23 октября 2014Colta SpecialsНовые русские
119

«В нас стали культивировать неприязнь»

COLTA.RU поговорила с беженцами с Украины о военной и мирной жизни. История первая

текст: Анна Зотова
Detailed_picture© Rotaenko Ann
Руслана Стелюк, 22 года, студентка

До начала военных действий я работала и училась в Донецке на инженера-строителя. Магистерская программа предполагала, что мы будем учиться полтора года, а потом уедем на стажировку в Вильнюс, но я недоучилась год. Работала на полставки в проектном институте проектировщиком металлоконструкций. Еще я спелеолог, завхоз, а со мной в Москву приехал руководитель Донецкого спелеоклуба. Сейчас многие спелеологи кто в Ростове, кто где-то на Украине, в Донецке мало кто остался.

Мы очень долго ждали, оттягивали переезд. Но в июле стали бомбить ближайшие к моему дому окраины и аэропорт, там как раз живет мой парень. Когда мы выезжали из Донецка, мы сначала уехали в Днепропетровск, поскольку прямых поездов не было. Мы приехали ночью и были шокированы, что машины стоят на улицах, люди ходят, кафешки работают, магазины открыты. Потому что, когда мы уезжали, в Донецке днем на улице людей было — как обычно в полночь. Один-единственный прохожий по главной улице идет, и все. Задолго до нашего отъезда люди стали прятать свои автомобили, потому что их отбирали ополченцы. Сначала они у нескольких автосалонов отобрали машины, а потом, собственно, у населения. В городе не работали светофоры, не было ГАИ. А началось это с момента, когда гаишники остановили какую-то машину и взяли взятку, потом проехала следующая машина и расстреляла их. После этого из Донецка просто организованно уволились или перевелись все работники ГАИ. По городу ездят машины без номеров, нарушая все мыслимые и немыслимые правила движения, они просто жмут на бибикалку и едут. Сетевые магазины, которые были круглосуточными, стали работать максимум до шести-семи вечера. Где-то в начале лета все турфирмы, парикмахерские, салоны и прочий малый бизнес стали срочно сворачиваться и уезжать. А люди там живут, у них там квартиры, они вряд ли купят квартиру в другом каком-то городе.

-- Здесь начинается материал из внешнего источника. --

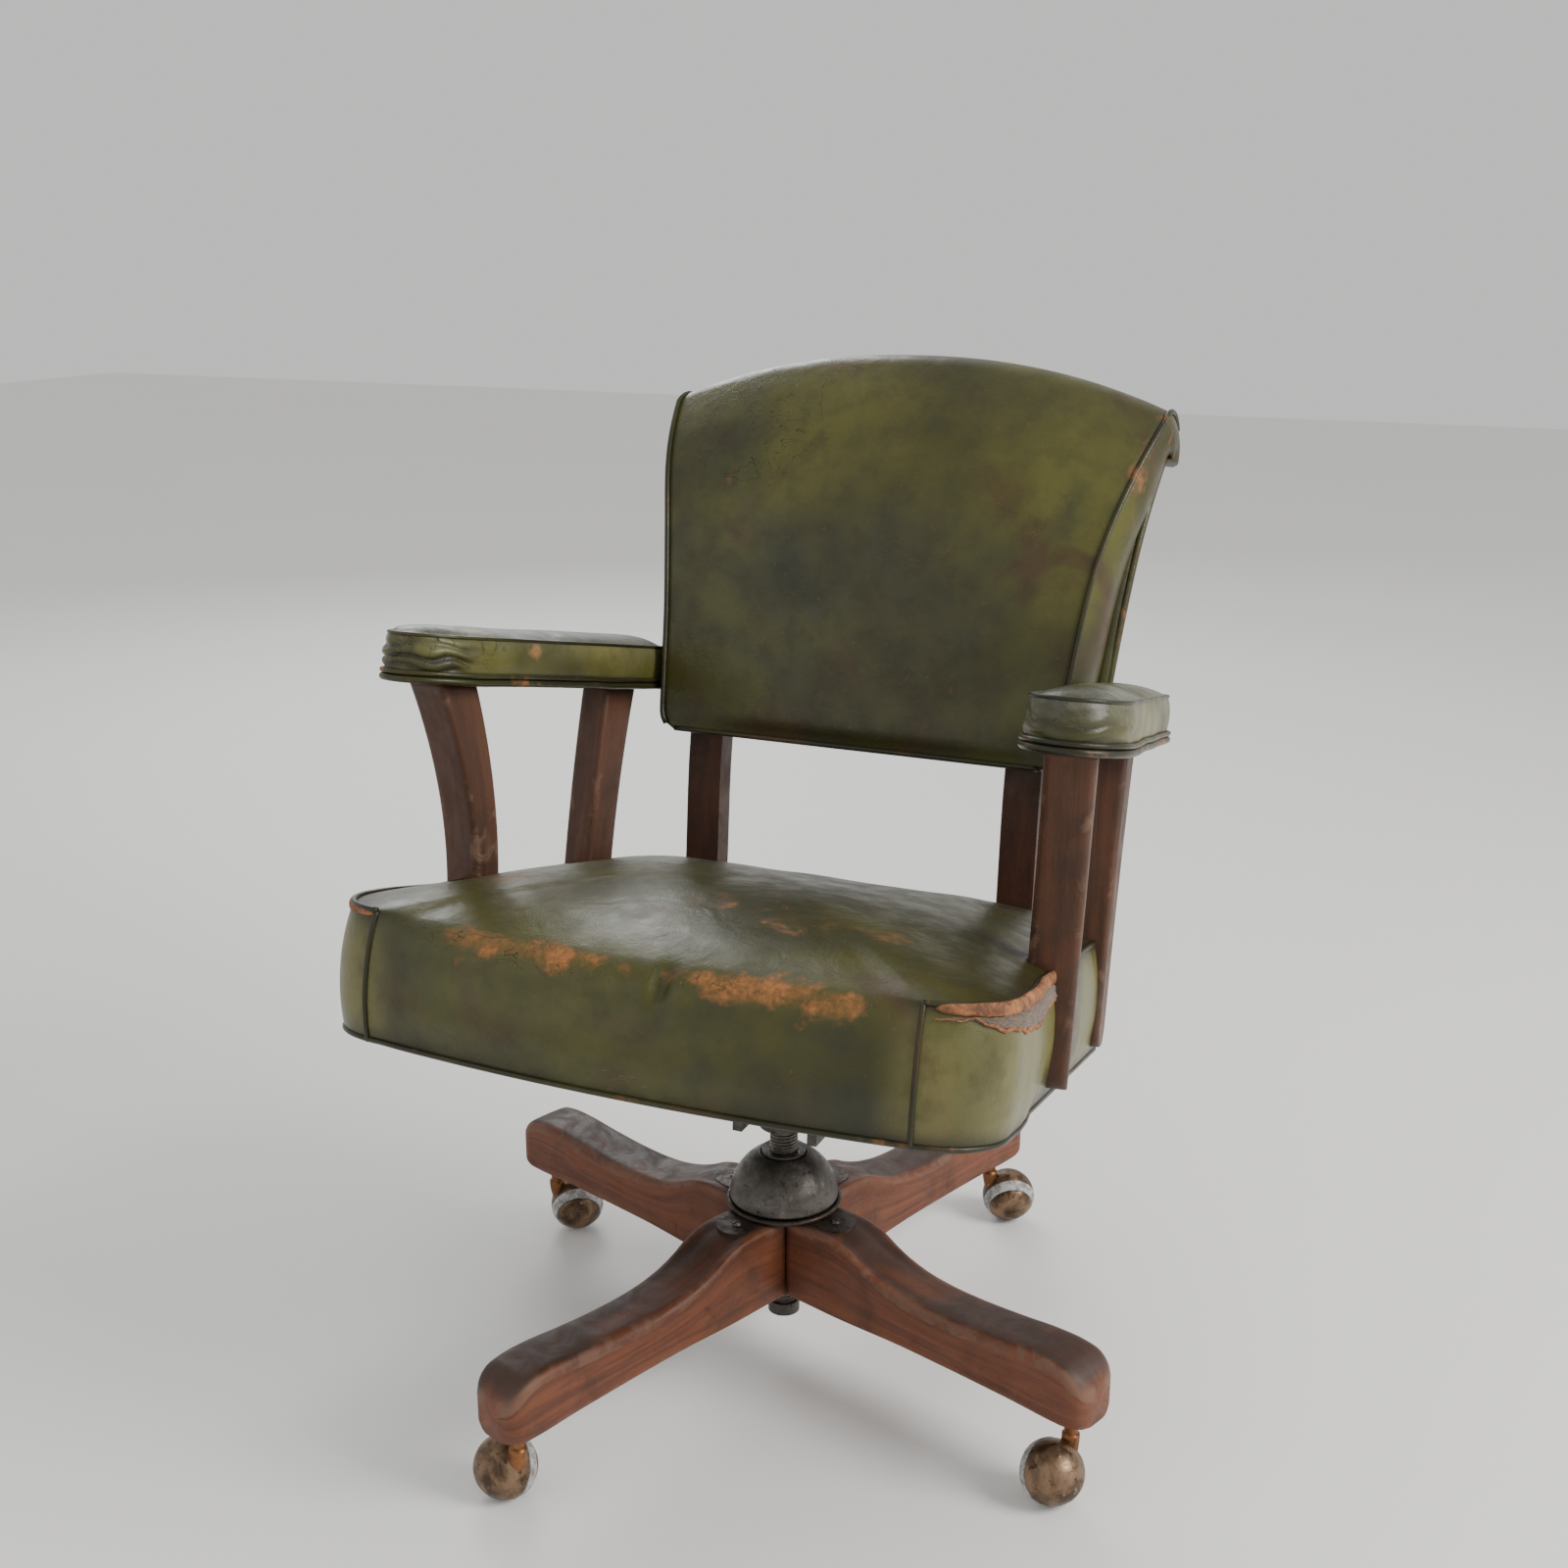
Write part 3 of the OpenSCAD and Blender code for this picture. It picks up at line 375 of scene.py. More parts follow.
def leather(name, rubbed=0.5, lightness=1.0):
    """Old dyed leather: patches of green, blue green and brown, tan showing where it is rubbed,
    greyed and faded places, short scratches, dark cracks and a fine grain."""
    moss = dim(MOSS, lightness)
    f = Finish(name, dim(OLIVE, lightness), Roughness=0.4, IOR=1.4, Coat_Weight=0.04,
               Coat_Roughness=0.25)
    broad = f.noise(4.2, 3, 0.5)
    fine = f.noise(42, 6, 0.6)
    speck = f.noise(210, 4, 0.7)
    f.tint(broad, 0.4, 0.68, moss)
    f.tint(f.noise(7.5, 4, 0.55, 0.6, f.stretch((1, 1, 0.8))), 0.52, 0.74, POND, 0.75)
    f.tint(f.noise(9.5, 3, 0.5, 1), 0.54, 0.78, UMBER, 0.8)
    f.tint(fine, 0.35, 0.75, CRACK, 0.35)
    f.tint(speck, 0.62, 0.8, dim(moss, 2.2), 0.3)
    # rubbed places
    worn = f.math("ADD", f.mark("wear"), f.span(fine, 0.45, 0.75, -0.25, 0.3))
    worn = f.math("ADD", worn, f.span(f.noise(16, 5, 0.65, 0.5), 0.4, 0.7, -0.35, 0.3))
    spots = f.span(f.noise(30, 5, 0.7, 0.4), 0.705, 0.76, 0, rubbed)
    share = f.math("MAXIMUM", f.span(worn, 0.25, 1.12, 0, 0.95), spots)
    green, f.colour = f.colour, dim(RUBBED, 0.55)
    f.tint(speck, 0.35, 0.65, RUBBED)
    tan, f.colour = f.colour, green
    f.cover(share, tan)
    f.cover(f.math("MULTIPLY", f.mark("greyed"), f.span(speck, 0.3, 0.7, 0.35, 0.95)), GREYED)
    f.cover(f.math("MULTIPLY", f.mark("grime"), f.span(fine, 0.25, 0.65, 0.5, 1)), dim(CRACK, 0.8))
    # scratches and cracks
    scratch = f.line(f.noise(11, 2, 0.5, 2.4, f.stretch((1, 1, 3))), 0.0035)
    scratch = f.math("MULTIPLY", scratch, f.span(f.noise(13, 2), 0.56, 0.64, 0, 0.7))
    f.cover(scratch, dim(RUBBED, 0.5))
    cracked = f.math("ADD", f.mark("cracks"), f.span(broad, 0.5, 0.75, 0, 0.3))
    split = f.math("MULTIPLY", f.line(f.noise(17, 3, 0.6, 1.8), 0.006), f.span(cracked, 0.2, 0.8))
    f.cover(split, CRACK)
    f.cover(f.math("MULTIPLY", f.mark("fade"), f.span(fine, 0.25, 0.6, 0.45, 1)), FADED)
    f.bump(f.cells(620), 0.00022, 0.35)
    f.bump(f.noise(95, 6, 0.65, 0.8), 0.0011, 0.32)
    f.bump(f.noise(24, 3, 0.5, 0.7), 0.004, 0.3)
    f.bump(f.math("SUBTRACT", 1, split), 0.0012, 0.7)
    rough = f.span(fine, 0.3, 0.7, 0.3, 0.44)
    return f.done(f.math("ADD", rough, f.math("MULTIPLY", share, 0.22)))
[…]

Ополченцы пришли со своим правлением и очень жестко себя ведут.

Я не знаю, насколько это правда, но по всему городу ходили слухи, что просто пьяного человека с улицы могут забрать на какие-то работы. Люди стали серьезно говорить о том, что наркоманов в нашем городе не стало. Ополченцы пришли со своим правлением и очень жестко себя ведут. Оно и понятно, ведь это военные люди, они не умеют как-то мирно распоряжаться.

Ехали мы именно в Москву, потому что здесь у нас много знакомых и друг, который согласился приютить нас на некоторое время. А оказаться в чужом городе, где никого не знаешь, — это страшно.

Когда мы приехали, количество квот на статус беженца в Москве было давно исчерпано, поэтому мы въезжали как гости. Встал вопрос о получении разрешения на работу и РВП. Мы изначально хотели сделать все как надо. Получили регистрацию, оформили все необходимые документы, и нам оставалось просто отстоять очередь и подать заявление на временное проживание. Мы пришли в отделение УФМС в пять утра в определенный день и записались в список. А когда дождались открытия, нам сообщили, что нужный нам работник сейчас в отпуске, и предложили прийти через месяц опять в определенный день в пять утра, но не факт, что тогда этот работник не будет, например, на больничном. Это и привело нас к пониманию того, что нужно все-таки обращаться в фирмы, которые знают, когда эти работники выходят из отпусков.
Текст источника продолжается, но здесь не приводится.